• _Rows_:

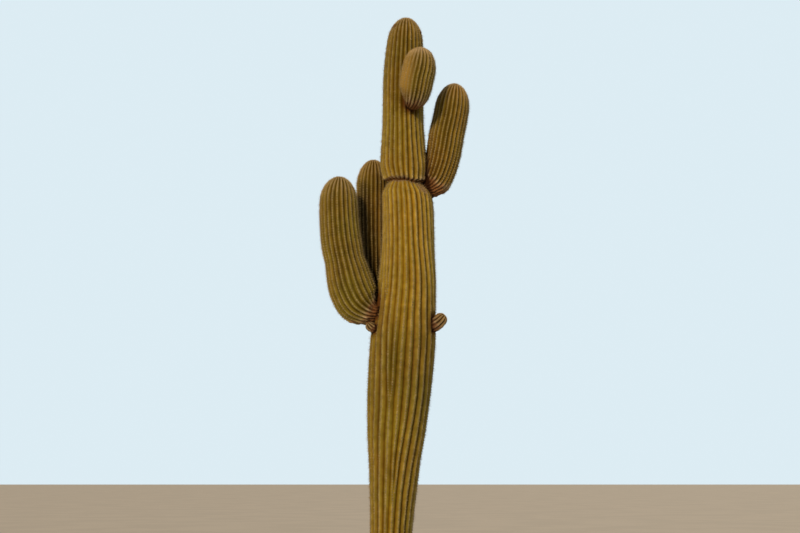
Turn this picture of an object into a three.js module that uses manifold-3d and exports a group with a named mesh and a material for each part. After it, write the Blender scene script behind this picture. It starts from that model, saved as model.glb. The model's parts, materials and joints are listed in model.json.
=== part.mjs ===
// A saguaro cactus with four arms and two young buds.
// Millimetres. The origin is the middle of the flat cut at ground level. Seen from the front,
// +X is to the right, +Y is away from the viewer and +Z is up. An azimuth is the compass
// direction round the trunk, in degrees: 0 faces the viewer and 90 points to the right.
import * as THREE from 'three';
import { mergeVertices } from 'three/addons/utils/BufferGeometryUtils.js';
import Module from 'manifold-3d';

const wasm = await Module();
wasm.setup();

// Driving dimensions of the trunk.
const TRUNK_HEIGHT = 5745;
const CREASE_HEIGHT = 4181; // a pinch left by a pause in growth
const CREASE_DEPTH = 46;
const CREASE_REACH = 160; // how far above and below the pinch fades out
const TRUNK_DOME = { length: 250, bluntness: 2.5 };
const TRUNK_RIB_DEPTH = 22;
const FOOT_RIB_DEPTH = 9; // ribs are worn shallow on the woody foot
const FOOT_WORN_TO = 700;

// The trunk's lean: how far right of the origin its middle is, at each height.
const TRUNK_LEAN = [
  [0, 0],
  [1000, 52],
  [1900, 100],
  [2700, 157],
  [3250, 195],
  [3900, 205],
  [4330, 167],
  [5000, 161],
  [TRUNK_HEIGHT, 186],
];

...

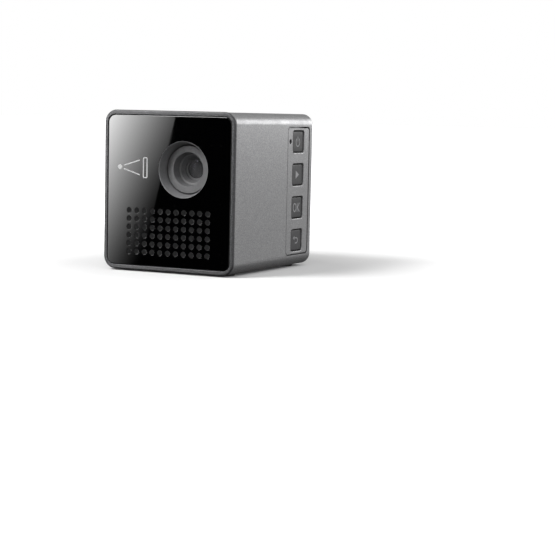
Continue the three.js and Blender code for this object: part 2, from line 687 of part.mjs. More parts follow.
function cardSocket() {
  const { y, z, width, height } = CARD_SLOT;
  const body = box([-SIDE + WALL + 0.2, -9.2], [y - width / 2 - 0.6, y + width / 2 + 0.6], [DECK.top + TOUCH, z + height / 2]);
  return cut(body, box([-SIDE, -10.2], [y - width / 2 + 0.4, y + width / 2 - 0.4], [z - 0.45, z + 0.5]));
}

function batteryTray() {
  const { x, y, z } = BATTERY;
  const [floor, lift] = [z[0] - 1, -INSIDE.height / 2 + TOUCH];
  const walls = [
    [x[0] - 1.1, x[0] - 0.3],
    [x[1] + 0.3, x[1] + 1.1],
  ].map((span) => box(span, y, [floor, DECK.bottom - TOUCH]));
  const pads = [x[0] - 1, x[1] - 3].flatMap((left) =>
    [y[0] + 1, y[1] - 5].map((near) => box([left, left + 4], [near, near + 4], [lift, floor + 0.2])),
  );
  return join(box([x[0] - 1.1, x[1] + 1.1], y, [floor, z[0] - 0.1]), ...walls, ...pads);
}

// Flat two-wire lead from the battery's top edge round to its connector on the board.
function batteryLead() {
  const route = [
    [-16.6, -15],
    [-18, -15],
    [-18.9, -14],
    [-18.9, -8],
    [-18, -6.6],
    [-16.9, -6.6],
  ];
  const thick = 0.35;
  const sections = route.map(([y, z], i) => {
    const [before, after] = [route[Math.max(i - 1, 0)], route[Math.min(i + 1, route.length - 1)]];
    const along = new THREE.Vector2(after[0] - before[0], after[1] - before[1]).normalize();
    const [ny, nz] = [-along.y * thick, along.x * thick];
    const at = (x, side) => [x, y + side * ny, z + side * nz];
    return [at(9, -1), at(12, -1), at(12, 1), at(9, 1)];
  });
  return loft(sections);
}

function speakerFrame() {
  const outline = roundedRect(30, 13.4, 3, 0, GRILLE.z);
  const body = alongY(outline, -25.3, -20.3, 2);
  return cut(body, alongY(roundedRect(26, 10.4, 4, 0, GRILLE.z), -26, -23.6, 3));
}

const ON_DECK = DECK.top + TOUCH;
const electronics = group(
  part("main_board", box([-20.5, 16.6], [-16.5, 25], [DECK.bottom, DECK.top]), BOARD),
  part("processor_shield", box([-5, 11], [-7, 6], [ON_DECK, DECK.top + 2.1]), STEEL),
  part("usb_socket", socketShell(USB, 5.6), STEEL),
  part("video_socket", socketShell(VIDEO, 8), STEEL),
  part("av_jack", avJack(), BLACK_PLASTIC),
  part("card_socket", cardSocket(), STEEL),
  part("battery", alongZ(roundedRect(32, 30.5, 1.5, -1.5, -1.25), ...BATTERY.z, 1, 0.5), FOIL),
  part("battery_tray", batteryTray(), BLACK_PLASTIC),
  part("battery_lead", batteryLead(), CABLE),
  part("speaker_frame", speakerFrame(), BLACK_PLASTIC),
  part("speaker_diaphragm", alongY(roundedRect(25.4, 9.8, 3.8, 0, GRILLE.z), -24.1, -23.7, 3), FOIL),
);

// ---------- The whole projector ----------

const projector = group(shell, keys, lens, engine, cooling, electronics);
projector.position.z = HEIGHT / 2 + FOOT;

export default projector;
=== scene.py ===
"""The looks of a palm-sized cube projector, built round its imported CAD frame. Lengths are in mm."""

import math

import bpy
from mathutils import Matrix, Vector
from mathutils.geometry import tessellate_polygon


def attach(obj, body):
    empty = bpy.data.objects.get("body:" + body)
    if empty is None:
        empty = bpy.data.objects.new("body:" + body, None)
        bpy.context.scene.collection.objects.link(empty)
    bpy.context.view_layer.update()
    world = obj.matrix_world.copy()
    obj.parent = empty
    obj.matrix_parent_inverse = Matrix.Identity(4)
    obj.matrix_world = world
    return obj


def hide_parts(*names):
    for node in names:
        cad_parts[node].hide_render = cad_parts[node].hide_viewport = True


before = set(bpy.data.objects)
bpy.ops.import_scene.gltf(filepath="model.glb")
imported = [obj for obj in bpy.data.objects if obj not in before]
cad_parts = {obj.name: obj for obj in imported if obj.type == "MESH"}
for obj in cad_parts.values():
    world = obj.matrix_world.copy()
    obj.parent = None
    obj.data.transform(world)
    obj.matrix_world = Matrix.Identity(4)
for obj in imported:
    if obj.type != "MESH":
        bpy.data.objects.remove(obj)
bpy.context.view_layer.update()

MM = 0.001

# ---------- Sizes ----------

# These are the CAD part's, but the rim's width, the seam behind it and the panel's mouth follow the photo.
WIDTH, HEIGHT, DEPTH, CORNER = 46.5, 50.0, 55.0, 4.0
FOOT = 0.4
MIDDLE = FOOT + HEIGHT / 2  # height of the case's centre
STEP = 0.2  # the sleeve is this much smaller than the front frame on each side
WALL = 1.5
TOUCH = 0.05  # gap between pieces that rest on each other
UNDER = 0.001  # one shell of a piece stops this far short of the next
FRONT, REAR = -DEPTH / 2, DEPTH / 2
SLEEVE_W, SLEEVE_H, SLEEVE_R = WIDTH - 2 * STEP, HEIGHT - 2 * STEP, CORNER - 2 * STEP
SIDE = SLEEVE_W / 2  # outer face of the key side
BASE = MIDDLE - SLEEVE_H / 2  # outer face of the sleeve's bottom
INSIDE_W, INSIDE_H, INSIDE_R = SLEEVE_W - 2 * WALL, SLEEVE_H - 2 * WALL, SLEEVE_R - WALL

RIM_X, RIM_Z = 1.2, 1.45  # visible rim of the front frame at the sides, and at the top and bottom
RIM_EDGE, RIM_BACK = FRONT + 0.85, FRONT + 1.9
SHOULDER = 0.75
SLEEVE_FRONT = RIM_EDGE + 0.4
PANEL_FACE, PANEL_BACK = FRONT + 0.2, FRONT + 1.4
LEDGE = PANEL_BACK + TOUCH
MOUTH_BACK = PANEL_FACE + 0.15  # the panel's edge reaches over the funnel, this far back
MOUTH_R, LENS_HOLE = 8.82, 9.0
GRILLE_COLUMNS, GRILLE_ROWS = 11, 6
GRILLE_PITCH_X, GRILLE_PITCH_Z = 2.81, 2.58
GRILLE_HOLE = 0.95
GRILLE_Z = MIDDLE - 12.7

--

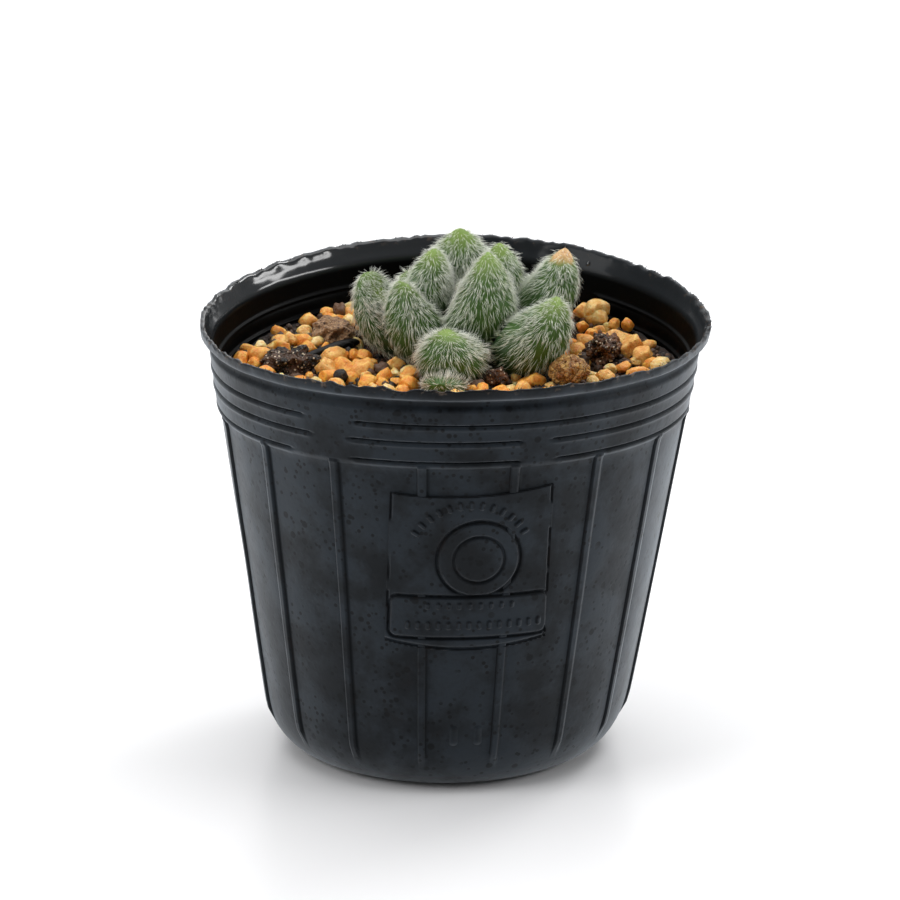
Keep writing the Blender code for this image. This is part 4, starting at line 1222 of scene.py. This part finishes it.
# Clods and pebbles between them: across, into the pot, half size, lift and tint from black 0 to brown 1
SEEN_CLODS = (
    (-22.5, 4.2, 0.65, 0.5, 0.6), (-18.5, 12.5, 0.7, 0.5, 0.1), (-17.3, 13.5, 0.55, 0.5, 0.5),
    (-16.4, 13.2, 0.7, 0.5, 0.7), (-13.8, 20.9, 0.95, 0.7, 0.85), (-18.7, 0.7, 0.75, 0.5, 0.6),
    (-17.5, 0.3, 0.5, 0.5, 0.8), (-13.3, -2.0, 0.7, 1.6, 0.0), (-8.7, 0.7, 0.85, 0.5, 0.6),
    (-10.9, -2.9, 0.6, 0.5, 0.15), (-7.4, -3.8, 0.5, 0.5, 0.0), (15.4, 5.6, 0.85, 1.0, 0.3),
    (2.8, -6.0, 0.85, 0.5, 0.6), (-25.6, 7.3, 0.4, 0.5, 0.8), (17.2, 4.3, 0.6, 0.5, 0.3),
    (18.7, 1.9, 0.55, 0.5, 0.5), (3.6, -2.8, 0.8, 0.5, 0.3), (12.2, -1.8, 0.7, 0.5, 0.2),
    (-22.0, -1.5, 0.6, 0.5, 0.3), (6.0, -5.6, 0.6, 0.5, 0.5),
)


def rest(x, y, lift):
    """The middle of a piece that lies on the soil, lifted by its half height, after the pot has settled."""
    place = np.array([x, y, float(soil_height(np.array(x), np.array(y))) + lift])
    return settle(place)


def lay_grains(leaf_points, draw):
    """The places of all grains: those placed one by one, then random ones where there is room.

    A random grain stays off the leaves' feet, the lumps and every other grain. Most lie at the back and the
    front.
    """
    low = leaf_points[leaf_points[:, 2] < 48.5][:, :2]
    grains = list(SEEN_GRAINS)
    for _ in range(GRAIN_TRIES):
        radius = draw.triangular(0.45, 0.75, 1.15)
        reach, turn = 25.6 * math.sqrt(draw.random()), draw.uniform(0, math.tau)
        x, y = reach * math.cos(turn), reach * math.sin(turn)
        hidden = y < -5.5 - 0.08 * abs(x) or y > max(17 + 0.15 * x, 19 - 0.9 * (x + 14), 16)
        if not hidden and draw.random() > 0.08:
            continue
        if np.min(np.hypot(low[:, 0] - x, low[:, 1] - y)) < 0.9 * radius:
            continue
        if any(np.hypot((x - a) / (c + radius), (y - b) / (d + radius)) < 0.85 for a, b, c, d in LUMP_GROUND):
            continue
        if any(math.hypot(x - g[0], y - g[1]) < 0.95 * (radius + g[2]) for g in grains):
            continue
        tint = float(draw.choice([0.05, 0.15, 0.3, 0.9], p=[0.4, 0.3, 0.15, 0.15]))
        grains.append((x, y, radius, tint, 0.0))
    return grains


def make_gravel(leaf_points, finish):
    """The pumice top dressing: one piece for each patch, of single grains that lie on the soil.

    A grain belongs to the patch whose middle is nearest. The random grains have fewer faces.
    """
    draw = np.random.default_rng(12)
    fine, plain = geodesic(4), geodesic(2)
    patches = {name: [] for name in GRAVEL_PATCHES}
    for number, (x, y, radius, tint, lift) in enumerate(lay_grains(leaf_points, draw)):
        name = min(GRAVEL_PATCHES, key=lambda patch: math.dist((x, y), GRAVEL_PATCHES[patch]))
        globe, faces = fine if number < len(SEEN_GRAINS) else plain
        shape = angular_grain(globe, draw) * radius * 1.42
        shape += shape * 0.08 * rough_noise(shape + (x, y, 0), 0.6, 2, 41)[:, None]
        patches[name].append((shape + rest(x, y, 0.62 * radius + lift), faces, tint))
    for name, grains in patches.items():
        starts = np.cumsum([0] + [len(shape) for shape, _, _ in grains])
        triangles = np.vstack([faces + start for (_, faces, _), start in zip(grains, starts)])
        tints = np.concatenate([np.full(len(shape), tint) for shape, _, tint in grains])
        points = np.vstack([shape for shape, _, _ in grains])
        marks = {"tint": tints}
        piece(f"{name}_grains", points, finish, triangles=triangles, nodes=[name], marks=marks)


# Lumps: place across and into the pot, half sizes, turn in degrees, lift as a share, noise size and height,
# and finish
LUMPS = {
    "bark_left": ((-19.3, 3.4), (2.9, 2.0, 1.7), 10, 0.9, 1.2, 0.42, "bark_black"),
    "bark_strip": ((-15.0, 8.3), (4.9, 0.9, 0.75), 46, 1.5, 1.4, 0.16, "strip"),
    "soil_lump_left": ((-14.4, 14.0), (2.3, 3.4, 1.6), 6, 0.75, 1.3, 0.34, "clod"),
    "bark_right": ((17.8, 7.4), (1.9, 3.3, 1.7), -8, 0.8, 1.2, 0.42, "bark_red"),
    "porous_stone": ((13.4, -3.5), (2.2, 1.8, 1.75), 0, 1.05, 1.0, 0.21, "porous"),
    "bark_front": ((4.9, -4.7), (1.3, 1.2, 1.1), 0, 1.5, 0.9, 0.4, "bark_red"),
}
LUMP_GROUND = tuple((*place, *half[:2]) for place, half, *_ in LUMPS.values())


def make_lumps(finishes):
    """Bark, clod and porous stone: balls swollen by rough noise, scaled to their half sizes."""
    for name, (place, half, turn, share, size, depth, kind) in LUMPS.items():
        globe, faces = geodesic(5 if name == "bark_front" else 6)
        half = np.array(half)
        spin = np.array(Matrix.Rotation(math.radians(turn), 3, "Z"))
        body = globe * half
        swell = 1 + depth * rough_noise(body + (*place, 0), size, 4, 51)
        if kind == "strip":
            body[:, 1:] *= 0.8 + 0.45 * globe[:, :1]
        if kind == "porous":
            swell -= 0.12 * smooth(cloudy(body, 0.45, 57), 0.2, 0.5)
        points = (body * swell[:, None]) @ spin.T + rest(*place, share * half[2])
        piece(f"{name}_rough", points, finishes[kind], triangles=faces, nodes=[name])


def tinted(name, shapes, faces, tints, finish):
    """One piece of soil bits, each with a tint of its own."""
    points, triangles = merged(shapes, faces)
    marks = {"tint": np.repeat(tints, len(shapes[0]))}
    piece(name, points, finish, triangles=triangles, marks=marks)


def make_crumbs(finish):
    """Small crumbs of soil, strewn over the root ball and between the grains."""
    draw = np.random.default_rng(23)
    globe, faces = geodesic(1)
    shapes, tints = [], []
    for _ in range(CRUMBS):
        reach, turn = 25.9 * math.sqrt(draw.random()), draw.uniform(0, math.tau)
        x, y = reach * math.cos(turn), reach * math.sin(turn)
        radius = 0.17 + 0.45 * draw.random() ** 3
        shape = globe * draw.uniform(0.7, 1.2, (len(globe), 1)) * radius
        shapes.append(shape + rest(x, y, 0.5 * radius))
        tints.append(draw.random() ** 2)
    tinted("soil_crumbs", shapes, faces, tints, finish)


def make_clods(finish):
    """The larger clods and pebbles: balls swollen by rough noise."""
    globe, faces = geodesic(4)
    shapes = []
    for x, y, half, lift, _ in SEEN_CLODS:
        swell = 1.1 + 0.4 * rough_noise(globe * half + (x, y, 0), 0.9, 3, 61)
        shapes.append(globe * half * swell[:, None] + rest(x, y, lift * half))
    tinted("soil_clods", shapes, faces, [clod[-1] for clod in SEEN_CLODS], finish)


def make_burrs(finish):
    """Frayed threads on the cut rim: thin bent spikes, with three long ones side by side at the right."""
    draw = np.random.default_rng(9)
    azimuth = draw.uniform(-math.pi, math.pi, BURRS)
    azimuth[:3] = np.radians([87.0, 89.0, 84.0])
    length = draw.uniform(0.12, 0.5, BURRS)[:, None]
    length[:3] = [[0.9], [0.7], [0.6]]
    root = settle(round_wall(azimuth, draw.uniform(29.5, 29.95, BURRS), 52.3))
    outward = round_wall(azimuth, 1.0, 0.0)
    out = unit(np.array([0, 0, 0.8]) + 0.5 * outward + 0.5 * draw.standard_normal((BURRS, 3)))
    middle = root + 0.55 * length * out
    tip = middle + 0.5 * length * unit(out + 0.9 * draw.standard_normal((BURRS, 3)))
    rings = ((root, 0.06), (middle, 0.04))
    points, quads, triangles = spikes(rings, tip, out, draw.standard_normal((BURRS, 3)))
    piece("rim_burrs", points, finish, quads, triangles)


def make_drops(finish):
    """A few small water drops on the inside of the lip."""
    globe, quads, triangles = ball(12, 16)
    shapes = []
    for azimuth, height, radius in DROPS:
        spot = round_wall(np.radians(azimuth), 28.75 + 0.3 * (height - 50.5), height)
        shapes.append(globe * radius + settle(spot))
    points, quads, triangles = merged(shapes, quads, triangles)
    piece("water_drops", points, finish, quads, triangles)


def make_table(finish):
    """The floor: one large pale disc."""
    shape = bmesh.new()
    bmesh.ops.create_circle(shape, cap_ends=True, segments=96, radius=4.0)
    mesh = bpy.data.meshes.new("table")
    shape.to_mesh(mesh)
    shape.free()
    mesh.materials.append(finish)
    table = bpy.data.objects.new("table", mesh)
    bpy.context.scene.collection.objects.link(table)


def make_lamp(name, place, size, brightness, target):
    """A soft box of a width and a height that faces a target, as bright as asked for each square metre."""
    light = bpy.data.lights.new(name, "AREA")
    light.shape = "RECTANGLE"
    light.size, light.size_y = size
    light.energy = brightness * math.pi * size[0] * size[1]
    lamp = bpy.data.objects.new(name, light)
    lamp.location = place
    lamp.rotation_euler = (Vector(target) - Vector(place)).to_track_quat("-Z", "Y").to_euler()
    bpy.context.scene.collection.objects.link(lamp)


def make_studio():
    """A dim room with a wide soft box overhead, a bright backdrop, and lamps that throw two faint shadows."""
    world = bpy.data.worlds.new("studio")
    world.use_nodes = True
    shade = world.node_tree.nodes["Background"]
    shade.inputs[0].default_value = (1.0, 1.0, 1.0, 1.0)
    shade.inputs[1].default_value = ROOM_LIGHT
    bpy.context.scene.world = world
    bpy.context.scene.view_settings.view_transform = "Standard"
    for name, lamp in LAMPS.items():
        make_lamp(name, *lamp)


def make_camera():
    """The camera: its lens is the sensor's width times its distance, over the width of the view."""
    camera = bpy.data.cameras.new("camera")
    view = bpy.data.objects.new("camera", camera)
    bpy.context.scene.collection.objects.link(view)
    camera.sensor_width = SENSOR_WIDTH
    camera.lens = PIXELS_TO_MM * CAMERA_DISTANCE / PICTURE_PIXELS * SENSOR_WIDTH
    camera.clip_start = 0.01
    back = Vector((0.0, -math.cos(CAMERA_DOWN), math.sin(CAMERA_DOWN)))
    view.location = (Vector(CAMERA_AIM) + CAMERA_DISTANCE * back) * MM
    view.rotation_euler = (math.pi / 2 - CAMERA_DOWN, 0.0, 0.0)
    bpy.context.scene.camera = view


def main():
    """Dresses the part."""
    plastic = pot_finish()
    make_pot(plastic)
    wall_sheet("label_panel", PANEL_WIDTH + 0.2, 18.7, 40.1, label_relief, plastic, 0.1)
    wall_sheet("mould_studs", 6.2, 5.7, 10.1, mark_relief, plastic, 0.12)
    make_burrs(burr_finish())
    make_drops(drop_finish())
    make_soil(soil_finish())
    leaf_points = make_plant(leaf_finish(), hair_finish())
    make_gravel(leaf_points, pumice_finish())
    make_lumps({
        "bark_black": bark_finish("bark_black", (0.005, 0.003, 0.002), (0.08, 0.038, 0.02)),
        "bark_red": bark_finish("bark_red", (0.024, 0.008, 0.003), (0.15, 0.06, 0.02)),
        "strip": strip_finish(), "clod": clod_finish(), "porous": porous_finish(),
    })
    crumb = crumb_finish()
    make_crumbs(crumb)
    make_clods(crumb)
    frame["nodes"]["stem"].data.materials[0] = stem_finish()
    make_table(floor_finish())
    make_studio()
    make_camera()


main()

• _What you should do_: Starting at the line that holds "cad_parts[node].hide_render = cad_parts[node].hide_viewport", copy each line exactly and stop after the line that holds "INSIDE_W, INSIDE_H, INSIDE_R".

• _Response to the exercise_:
        cad_parts[node].hide_render = cad_parts[node].hide_viewport = True


before = set(bpy.data.objects)
bpy.ops.import_scene.gltf(filepath="model.glb")
imported = [obj for obj in bpy.data.objects if obj not in before]
cad_parts = {obj.name: obj for obj in imported if obj.type == "MESH"}
for obj in cad_parts.values():
    world = obj.matrix_world.copy()
    obj.parent = None
    obj.data.transform(world)
    obj.matrix_world = Matrix.Identity(4)
for obj in imported:
    if obj.type != "MESH":
        bpy.data.objects.remove(obj)
bpy.context.view_layer.update()

MM = 0.001

# ---------- Sizes ----------

# These are the CAD part's, but the rim's width, the seam behind it and the panel's mouth follow the photo.
WIDTH, HEIGHT, DEPTH, CORNER = 46.5, 50.0, 55.0, 4.0
FOOT = 0.4
MIDDLE = FOOT + HEIGHT / 2  # height of the case's centre
STEP = 0.2  # the sleeve is this much smaller than the front frame on each side
WALL = 1.5
TOUCH = 0.05  # gap between pieces that rest on each other
UNDER = 0.001  # one shell of a piece stops this far short of the next
FRONT, REAR = -DEPTH / 2, DEPTH / 2
SLEEVE_W, SLEEVE_H, SLEEVE_R = WIDTH - 2 * STEP, HEIGHT - 2 * STEP, CORNER - 2 * STEP
SIDE = SLEEVE_W / 2  # outer face of the key side
BASE = MIDDLE - SLEEVE_H / 2  # outer face of the sleeve's bottom
INSIDE_W, INSIDE_H, INSIDE_R = SLEEVE_W - 2 * WALL, SLEEVE_H - 2 * WALL, SLEEVE_R - WALL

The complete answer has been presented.